■ What you need to do ■
Copy out every line in the entries below that includes "with".

■ Data records ■
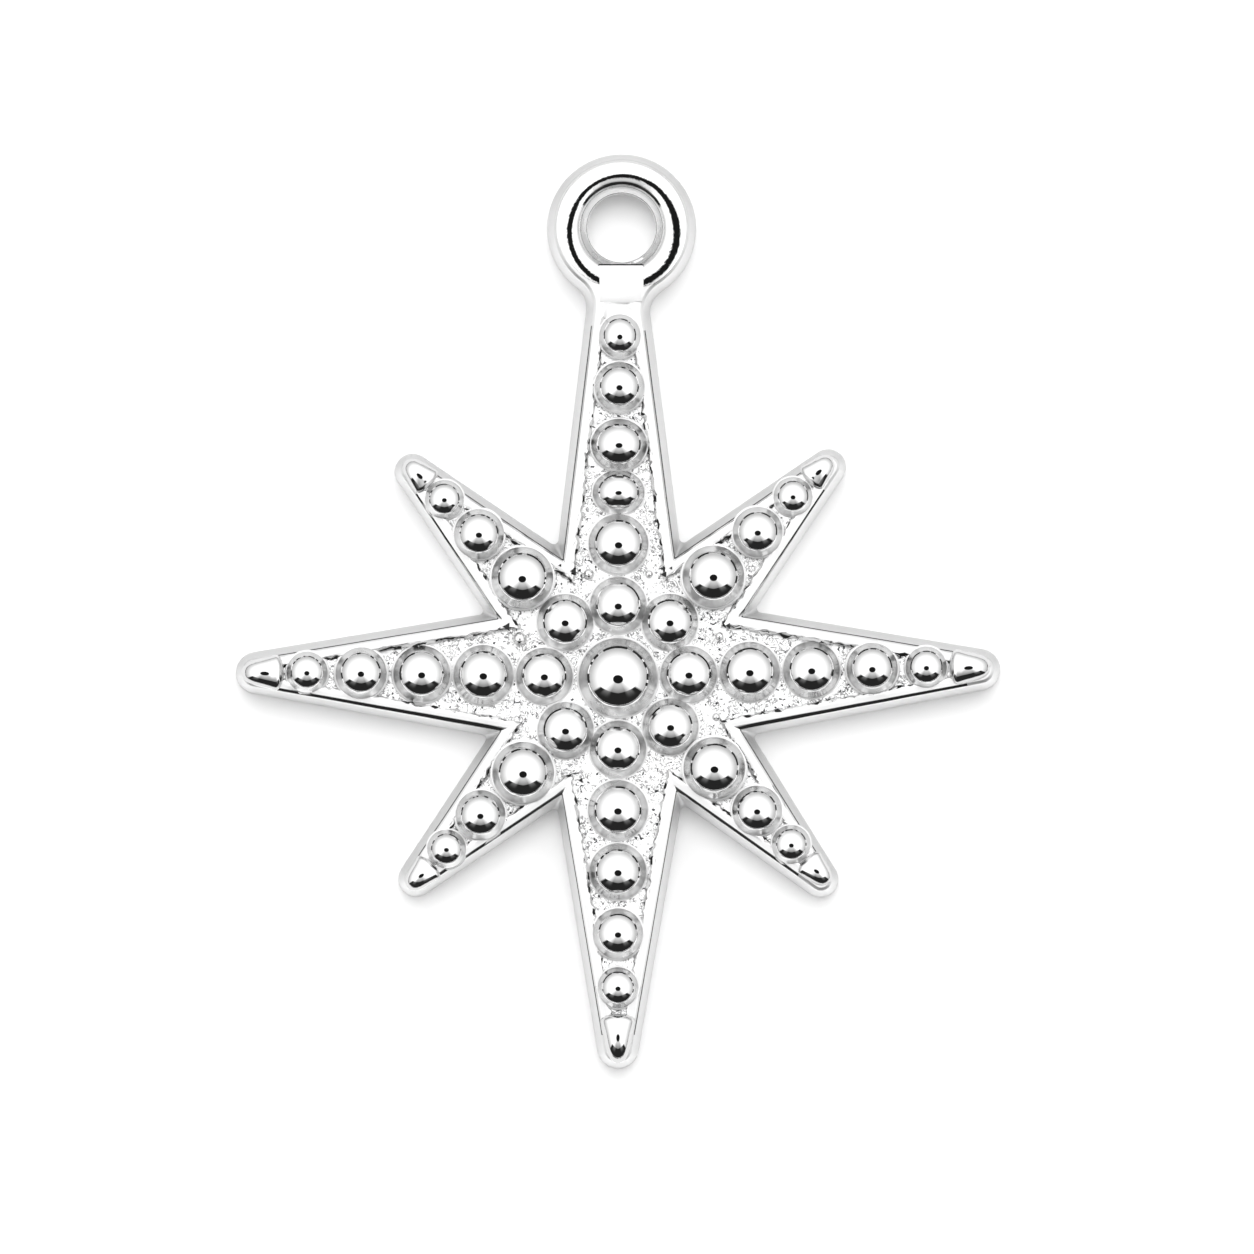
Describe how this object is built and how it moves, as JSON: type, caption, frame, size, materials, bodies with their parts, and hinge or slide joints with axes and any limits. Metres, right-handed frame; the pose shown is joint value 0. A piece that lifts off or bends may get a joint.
==
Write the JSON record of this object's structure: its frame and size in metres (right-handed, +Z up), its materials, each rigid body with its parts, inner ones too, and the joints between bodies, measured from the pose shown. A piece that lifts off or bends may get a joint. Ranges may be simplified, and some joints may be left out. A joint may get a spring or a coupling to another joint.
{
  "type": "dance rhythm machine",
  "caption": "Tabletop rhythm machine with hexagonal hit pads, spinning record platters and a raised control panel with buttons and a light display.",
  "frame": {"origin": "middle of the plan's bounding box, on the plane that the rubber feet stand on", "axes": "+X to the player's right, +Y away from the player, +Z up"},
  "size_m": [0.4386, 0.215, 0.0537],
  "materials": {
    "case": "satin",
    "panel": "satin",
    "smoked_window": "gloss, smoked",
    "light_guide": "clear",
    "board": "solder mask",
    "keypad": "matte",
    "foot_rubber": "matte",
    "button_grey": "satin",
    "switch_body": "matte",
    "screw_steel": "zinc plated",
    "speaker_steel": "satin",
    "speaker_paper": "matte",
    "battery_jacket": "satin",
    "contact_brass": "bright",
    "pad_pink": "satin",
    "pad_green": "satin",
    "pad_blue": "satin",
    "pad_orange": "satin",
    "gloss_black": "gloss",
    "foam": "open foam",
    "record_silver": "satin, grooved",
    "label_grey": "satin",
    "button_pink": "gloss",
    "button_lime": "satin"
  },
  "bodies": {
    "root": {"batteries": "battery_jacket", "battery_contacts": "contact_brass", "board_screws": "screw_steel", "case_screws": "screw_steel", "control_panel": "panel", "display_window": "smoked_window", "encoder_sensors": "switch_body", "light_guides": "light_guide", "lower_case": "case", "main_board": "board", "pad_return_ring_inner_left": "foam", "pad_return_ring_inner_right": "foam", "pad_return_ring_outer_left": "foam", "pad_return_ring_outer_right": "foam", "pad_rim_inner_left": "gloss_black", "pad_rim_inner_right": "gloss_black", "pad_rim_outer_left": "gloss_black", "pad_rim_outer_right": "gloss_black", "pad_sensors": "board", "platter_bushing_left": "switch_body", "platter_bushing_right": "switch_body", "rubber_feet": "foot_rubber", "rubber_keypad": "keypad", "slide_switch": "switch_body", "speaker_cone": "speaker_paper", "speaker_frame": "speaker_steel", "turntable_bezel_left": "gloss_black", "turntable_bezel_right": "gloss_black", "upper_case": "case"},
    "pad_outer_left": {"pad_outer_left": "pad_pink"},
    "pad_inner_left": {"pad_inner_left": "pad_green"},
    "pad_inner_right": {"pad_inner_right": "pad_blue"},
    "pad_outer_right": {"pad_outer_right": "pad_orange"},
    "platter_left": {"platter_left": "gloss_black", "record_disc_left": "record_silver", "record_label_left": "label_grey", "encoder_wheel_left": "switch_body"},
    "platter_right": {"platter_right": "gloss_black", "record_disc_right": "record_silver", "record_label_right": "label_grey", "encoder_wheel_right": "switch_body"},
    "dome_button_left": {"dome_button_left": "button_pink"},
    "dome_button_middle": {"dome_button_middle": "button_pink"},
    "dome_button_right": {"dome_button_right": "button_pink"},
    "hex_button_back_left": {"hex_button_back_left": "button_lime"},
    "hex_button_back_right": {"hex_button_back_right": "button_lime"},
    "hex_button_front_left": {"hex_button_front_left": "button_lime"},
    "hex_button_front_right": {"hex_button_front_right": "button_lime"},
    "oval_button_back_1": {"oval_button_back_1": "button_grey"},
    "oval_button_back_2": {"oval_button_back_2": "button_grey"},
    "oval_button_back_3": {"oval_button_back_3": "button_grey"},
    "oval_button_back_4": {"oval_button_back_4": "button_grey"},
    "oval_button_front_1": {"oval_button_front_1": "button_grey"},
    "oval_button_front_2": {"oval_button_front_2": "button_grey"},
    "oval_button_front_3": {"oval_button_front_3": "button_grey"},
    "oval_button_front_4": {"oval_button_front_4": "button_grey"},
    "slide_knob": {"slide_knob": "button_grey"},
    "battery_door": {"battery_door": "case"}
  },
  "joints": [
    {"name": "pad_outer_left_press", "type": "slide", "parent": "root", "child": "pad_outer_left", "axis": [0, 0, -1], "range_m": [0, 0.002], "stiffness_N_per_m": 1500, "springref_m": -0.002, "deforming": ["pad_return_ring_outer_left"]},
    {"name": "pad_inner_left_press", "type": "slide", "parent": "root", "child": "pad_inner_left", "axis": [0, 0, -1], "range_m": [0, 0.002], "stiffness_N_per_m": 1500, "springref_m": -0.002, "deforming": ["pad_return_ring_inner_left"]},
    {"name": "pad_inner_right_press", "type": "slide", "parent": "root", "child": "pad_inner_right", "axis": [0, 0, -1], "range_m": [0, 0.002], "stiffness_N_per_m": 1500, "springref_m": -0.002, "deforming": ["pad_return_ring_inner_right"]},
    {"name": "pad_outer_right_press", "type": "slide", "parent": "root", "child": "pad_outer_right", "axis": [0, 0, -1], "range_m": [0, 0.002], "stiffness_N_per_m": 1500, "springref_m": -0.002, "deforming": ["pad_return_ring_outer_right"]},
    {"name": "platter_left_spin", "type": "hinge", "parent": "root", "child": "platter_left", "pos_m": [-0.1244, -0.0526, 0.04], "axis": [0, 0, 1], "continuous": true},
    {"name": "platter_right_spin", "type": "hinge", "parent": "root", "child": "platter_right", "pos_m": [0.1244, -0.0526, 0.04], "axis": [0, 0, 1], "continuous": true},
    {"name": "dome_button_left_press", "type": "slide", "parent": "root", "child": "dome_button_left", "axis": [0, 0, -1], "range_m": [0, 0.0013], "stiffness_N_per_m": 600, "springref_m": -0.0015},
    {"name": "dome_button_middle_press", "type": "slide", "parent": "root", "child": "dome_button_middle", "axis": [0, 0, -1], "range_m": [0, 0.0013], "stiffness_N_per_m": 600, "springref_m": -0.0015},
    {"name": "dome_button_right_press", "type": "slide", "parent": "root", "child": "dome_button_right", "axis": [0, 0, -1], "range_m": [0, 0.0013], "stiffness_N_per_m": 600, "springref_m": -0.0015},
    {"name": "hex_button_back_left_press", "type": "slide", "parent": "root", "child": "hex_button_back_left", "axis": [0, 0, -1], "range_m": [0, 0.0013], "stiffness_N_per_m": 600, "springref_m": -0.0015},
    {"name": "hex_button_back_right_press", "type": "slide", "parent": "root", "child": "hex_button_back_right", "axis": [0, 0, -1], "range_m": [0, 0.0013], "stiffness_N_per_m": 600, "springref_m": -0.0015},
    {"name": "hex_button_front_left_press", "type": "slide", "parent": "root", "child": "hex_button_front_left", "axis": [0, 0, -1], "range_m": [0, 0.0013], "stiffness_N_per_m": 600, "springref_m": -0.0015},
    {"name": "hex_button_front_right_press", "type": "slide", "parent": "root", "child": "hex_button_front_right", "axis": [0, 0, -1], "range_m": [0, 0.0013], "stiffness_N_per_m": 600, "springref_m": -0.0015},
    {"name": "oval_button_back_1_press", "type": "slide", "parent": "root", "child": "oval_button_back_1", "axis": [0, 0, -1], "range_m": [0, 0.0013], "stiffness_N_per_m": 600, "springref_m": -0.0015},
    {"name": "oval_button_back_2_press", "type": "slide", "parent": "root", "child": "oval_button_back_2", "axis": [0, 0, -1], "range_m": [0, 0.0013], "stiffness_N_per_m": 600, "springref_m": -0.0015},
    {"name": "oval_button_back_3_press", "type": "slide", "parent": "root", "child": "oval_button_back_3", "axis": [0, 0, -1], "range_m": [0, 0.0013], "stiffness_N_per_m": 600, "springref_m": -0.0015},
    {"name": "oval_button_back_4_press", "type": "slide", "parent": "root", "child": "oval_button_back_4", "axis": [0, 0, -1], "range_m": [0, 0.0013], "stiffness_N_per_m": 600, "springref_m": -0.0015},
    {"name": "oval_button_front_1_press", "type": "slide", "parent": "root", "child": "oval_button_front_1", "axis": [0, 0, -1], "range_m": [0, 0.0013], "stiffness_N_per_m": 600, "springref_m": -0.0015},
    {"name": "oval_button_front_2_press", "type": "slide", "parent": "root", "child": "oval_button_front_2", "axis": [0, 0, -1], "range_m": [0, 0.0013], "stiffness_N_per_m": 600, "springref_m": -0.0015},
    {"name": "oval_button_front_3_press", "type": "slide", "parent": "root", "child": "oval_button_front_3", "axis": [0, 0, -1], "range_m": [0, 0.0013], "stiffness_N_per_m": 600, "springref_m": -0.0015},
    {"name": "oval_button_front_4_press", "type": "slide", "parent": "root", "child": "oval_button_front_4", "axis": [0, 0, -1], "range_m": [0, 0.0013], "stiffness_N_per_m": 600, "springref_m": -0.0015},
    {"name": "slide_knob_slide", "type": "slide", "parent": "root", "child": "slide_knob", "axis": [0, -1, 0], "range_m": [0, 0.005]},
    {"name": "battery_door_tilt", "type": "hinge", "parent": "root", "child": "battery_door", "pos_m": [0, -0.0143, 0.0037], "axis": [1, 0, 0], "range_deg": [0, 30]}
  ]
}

■ Task result ■
Describe how this object is built and how it moves, as JSON: type, caption, frame, size, materials, bodies with their parts, and hinge or slide joints with axes and any limits. Metres, right-handed frame; the pose shown is joint value 0. A piece that lifts off or bends may get a joint.
Write the JSON record of this object's structure: its frame and size in metres (right-handed, +Z up), its materials, each rigid body with its parts, inner ones too, and the joints between bodies, measured from the pose shown. A piece that lifts off or bends may get a joint. Ranges may be simplified, and some joints may be left out. A joint may get a spring or a coupling to another joint.
  "caption": "Tabletop rhythm machine with hexagonal hit pads, spinning record platters and a raised control panel with buttons and a light display.",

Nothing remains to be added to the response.